The facts are fully set out in the decision of the referee, and they are not in dispute. Two points only are raised: First, did the constitution of the New York Stock Exchange cover the debt in question ? Second, did the filing of a claim in bankruptcy, without asserting the security, waive the petitioner’s rights ?
*975I have no doubt that the constitution (article 22) covered this transaction. The theory of the trustee is that only loans between brokers, qua brokers, fall within it, and, of course, he must concede that it is immaterial where the loan is made. Consistently, therefore, no debts for the purchase or sale of stocks made on the floor of the exchange can be covered, if the broker is acting for himself; at least no such transactions are covered, if it is known that the broker is acting for himself. That is a most unreasonable assumption, because the contracts of members for themselves are wholly unsecured anyway; the}' have not even the problematical, but possible, security of a customer behind them. It would only be a perverse distinction to secure the liabilities already secured, and not to secure those wholly unsecured. Now, it is matter of common knowledge that many stock transactions take place between brokers on tlieir own account, and it would be an absurd construction of the article in question to say that when dealing on the floor of their exchange in respect of sales, known to be personal between them, the members did not suppose that the seller had the same security as though the purchase was made for a customer. It is safe to say that all such floor transactions are regarded as upon an equality, and that the persons concerned would regard it as quite fantastic to be told that they were secured only in respect of transactions for customers. No body of merchants and traders would for a moment entertain such a distinction, and in matters of commercial law the courts have usually been successful in proportion as they accepted the common understanding of the commercial community as to the meaning of their contracts. But, if once it be conceded that any contracts undertaken individually are covered, the trustee’s case disappears, for it depends wholly upon the theory that all but broker's contracts as such are outside the business of the Stock Exchange. If the rule be not universal, it does not exist at all, and the words ought to have effect in their natural meaning, which covers any loan of money. I have no doubt that it does cover any loan between members which is of a business character. It is not necessary to go further here.

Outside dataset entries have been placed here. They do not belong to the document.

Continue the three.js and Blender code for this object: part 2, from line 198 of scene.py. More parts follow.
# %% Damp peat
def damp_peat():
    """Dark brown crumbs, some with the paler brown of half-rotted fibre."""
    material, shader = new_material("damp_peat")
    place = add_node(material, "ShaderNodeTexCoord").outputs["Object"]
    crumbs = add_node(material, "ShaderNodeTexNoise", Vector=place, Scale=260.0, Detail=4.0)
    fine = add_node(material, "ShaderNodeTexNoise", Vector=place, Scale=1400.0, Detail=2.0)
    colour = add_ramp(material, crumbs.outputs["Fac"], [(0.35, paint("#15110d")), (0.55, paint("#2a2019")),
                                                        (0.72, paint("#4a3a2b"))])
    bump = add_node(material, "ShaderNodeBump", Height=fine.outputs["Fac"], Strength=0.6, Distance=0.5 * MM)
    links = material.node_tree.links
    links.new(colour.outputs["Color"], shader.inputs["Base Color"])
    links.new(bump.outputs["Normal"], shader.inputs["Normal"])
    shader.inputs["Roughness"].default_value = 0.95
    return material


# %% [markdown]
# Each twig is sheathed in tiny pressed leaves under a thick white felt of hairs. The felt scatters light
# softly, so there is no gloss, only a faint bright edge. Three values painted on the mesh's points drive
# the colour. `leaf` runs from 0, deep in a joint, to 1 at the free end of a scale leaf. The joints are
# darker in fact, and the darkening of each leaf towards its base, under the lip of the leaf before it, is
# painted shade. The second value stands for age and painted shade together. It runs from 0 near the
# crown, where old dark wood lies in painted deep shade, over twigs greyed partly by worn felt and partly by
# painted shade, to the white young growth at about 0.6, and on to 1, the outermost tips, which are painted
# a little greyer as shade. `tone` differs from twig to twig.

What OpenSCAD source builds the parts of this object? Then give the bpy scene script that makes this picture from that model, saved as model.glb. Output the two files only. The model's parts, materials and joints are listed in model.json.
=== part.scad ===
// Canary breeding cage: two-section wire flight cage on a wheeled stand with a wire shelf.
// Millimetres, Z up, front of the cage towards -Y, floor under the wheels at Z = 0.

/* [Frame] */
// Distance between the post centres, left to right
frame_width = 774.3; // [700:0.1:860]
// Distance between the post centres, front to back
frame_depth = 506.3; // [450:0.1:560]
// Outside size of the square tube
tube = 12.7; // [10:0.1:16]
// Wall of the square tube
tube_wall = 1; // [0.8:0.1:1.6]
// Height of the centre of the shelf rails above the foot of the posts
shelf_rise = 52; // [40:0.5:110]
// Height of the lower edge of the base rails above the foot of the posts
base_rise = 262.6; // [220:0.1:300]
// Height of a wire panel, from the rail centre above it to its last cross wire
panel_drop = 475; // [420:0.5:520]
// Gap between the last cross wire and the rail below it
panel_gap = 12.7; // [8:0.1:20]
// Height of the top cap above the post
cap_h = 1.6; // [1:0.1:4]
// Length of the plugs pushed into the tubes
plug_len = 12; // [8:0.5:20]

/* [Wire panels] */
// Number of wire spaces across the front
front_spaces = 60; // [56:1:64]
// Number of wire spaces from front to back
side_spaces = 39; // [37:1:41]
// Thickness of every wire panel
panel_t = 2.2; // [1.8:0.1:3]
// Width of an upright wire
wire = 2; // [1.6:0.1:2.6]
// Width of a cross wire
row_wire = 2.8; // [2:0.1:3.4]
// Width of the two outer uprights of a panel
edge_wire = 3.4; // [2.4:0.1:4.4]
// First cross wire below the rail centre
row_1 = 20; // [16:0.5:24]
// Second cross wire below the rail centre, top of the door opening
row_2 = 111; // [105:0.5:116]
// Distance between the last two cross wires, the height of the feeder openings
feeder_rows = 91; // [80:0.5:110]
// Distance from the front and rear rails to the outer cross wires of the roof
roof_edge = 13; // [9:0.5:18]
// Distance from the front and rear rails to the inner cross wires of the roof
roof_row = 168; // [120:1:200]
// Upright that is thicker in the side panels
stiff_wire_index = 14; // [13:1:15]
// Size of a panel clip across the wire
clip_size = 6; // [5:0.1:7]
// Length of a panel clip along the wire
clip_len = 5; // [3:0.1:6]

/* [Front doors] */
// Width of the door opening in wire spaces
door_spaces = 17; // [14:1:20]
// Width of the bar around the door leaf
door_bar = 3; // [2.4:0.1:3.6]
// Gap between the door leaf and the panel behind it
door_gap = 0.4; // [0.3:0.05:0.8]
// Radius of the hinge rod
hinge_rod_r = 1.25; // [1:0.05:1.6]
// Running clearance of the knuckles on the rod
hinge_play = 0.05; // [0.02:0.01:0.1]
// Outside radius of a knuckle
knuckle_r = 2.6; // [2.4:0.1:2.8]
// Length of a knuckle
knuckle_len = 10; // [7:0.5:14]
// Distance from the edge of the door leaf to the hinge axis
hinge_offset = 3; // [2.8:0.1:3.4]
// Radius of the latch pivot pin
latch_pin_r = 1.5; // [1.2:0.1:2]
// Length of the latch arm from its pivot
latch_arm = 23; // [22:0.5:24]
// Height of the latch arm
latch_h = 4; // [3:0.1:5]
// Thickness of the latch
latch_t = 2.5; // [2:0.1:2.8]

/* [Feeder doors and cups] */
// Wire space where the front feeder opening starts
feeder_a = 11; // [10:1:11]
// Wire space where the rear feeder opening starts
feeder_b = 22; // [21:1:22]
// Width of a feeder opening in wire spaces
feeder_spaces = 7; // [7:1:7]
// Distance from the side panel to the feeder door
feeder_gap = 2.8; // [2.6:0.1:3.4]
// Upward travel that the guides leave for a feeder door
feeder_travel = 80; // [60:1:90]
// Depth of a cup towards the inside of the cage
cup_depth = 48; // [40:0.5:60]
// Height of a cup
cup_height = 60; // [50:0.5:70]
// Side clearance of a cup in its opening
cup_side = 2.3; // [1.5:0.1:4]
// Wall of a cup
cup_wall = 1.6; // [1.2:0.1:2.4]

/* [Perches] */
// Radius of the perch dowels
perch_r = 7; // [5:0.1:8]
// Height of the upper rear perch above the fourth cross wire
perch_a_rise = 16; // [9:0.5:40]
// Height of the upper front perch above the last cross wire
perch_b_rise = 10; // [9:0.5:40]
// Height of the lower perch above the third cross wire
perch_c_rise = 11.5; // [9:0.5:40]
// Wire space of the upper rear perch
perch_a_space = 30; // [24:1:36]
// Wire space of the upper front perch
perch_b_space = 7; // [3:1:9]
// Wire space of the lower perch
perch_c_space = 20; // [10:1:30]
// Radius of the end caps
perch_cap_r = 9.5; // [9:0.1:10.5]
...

The second question relates to the waiver of the lien by presenting a claim to the referee without asserting the lien. Thereafter the claimant filed an amended claim, without leave. It is quite true that to file a claim is to waive security (Ansonia Brass & Copper Co. v. Babbitt, 74 N. Y. 395), for one may not collect dividends upon the whole debt and then take security upon a part. The rule is similar to that which confines a broker’s customer to his election between his claim and his stocks. Re Berry, 174 Fed. 409, 98 C. C. A. 360. Had the claimant actually received dividends, the question would be clear. Nor does it matter, I think, that the funds are separate, as the referee suggests; for the waiver operates, whether the claim to the security arises in the bankruptcy court or out of it. Ansonia Brass & Copper Co. v. Babbitt, supra. It is enough that the claimant should have elected not to assert his security, and that election would be signified by going ahead upon a claim for full dividends,
*976The claimant at the argument asked me to put myself in the place of the committee on admissions of the New York Stock Exchange, and consider whether they would have regarded the claim as a waiver. If the rules of law require it, I suppose they would have so regarded it; if not, they would be acting illegally, and that I shall not assume. If, for example, the claimants had expressly waived their claim, of course, the committee would not have forced it on them. If they had taken a full dividend, the committee could not honestly have given them the money. As the matter stands, the amendment being as yet unauthorized, they are claiming full dividends. Whatever the committee would in-fact have done, the question is what they ought to do in such case, and that I am satisfied is to refuse to pay anything to the claimants while they continued to claim dividends on the whole claim.
However, under all the authorities, they may be allowed to amend, at least before receiving a dividend, and the amendment would have the effect of reinstating the security, as it fairly ought. Ansonia Brass & Copper Co. v. Babbitt, supra; In re Myers (D. C.) 99 Fed. 691; In re Wilder (D. C.) 101 Fed. 104; In re Falls City Shirt Mfg. Co. (D. C.) 98 Fed. 592, 594; In re Hubbard, Fed. Cas. No. 6,813. In the case at bar they did file an amended claim, which, had it been previously allowed, would have corrected the waiver, and made valid the security. It is not too late now to apply to the referee for an order nunc pro tunc, authorizing the filing of that amendment as of the date when the amended claim was actually filed; for that may be more than a year after adjudication, if the original be in season. While in view of the referee’s decision this may be regarded as a mere formality, still the trustee has not had his day in court upon the proposition of whether the claimants should be allowed to amend. In the case of an unperfected lien, Judge Brown once refused such an amendment (Re Wilder, supra), and until the referee, in whom the discretion is lodged, exercises it, I cannot as matter of law say whether the amendment is properly allowable or not.
If the referee allows the amendment, I will dismiss this petition of review and affirm this order. If, on the other hand, he denies leave to file the amendment, this order must be reversed, and-the claimants’ petition denied- No order will be entered herein, till the decision upon that proceeding, provided the claimants act expeditiously.